> _Extracted data_
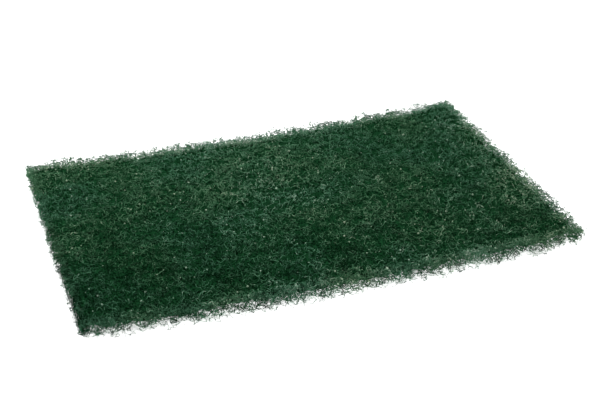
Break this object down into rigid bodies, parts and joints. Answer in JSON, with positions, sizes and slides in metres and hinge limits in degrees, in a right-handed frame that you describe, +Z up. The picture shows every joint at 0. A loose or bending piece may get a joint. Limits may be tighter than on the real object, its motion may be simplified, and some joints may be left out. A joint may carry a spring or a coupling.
{
  "type": "scouring pad",
  "caption": "Flat rectangular scouring pad of coarse green bonded nylon web, its short ends curling slightly, for scrubbing cookware and work surfaces by hand.",
  "frame": {"origin": "on the table under the middle of the pad", "axes": "+X along the pad's length, +Y across its width, +Z up out of its upper face"},
  "size_m": [0.23, 0.14, 0.0102],
  "materials": {
    "web": "dull green resin and abrasive grit bonded onto an open web of crimped nylon fibre"
  },
  "bodies": {
    "root": {"pad": "web"}
  },
  "joints": []
}
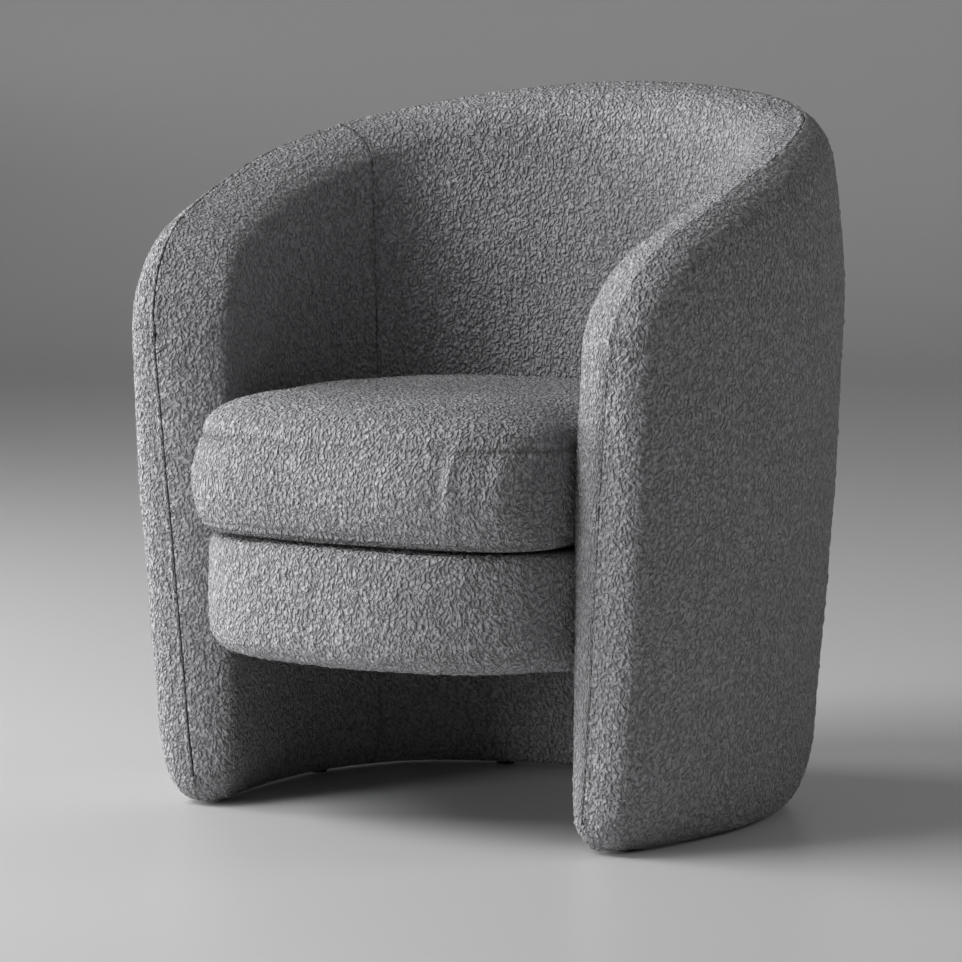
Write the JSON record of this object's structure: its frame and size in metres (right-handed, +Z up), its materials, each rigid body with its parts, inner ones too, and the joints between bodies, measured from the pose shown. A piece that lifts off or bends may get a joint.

> _Exercise task_
Please set down each line of the records exactly as given.

> _Finished answer_
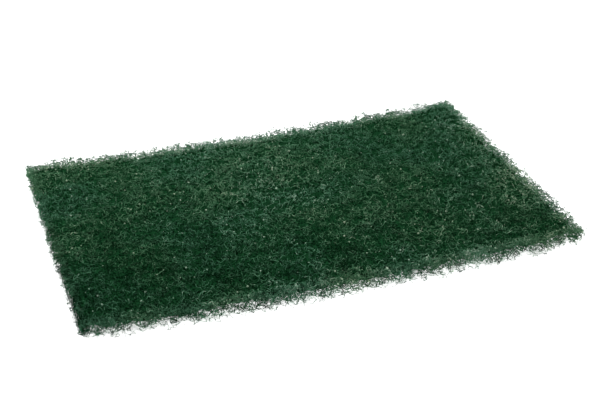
Break this object down into rigid bodies, parts and joints. Answer in JSON, with positions, sizes and slides in metres and hinge limits in degrees, in a right-handed frame that you describe, +Z up. The picture shows every joint at 0. A loose or bending piece may get a joint. Limits may be tighter than on the real object, its motion may be simplified, and some joints may be left out. A joint may carry a spring or a coupling.
{
  "type": "scouring pad",
  "caption": "Flat rectangular scouring pad of coarse green bonded nylon web, its short ends curling slightly, for scrubbing cookware and work surfaces by hand.",
  "frame": {"origin": "on the table under the middle of the pad", "axes": "+X along the pad's length, +Y across its width, +Z up out of its upper face"},
  "size_m": [0.23, 0.14, 0.0102],
  "materials": {
    "web": "dull green resin and abrasive grit bonded onto an open web of crimped nylon fibre"
  },
  "bodies": {
    "root": {"pad": "web"}
  },
  "joints": []
}
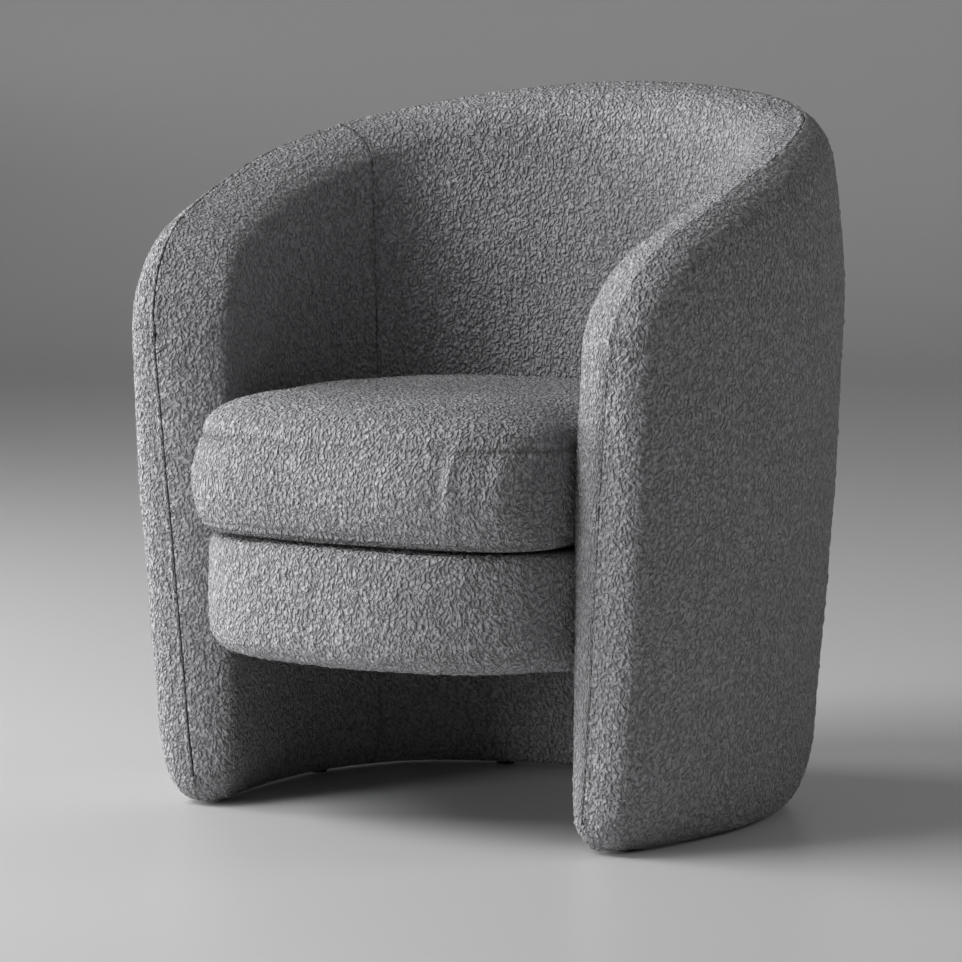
Write the JSON record of this object's structure: its frame and size in metres (right-handed, +Z up), its materials, each rigid body with its parts, inner ones too, and the joints between bodies, measured from the pose shown. A piece that lifts off or bends may get a joint.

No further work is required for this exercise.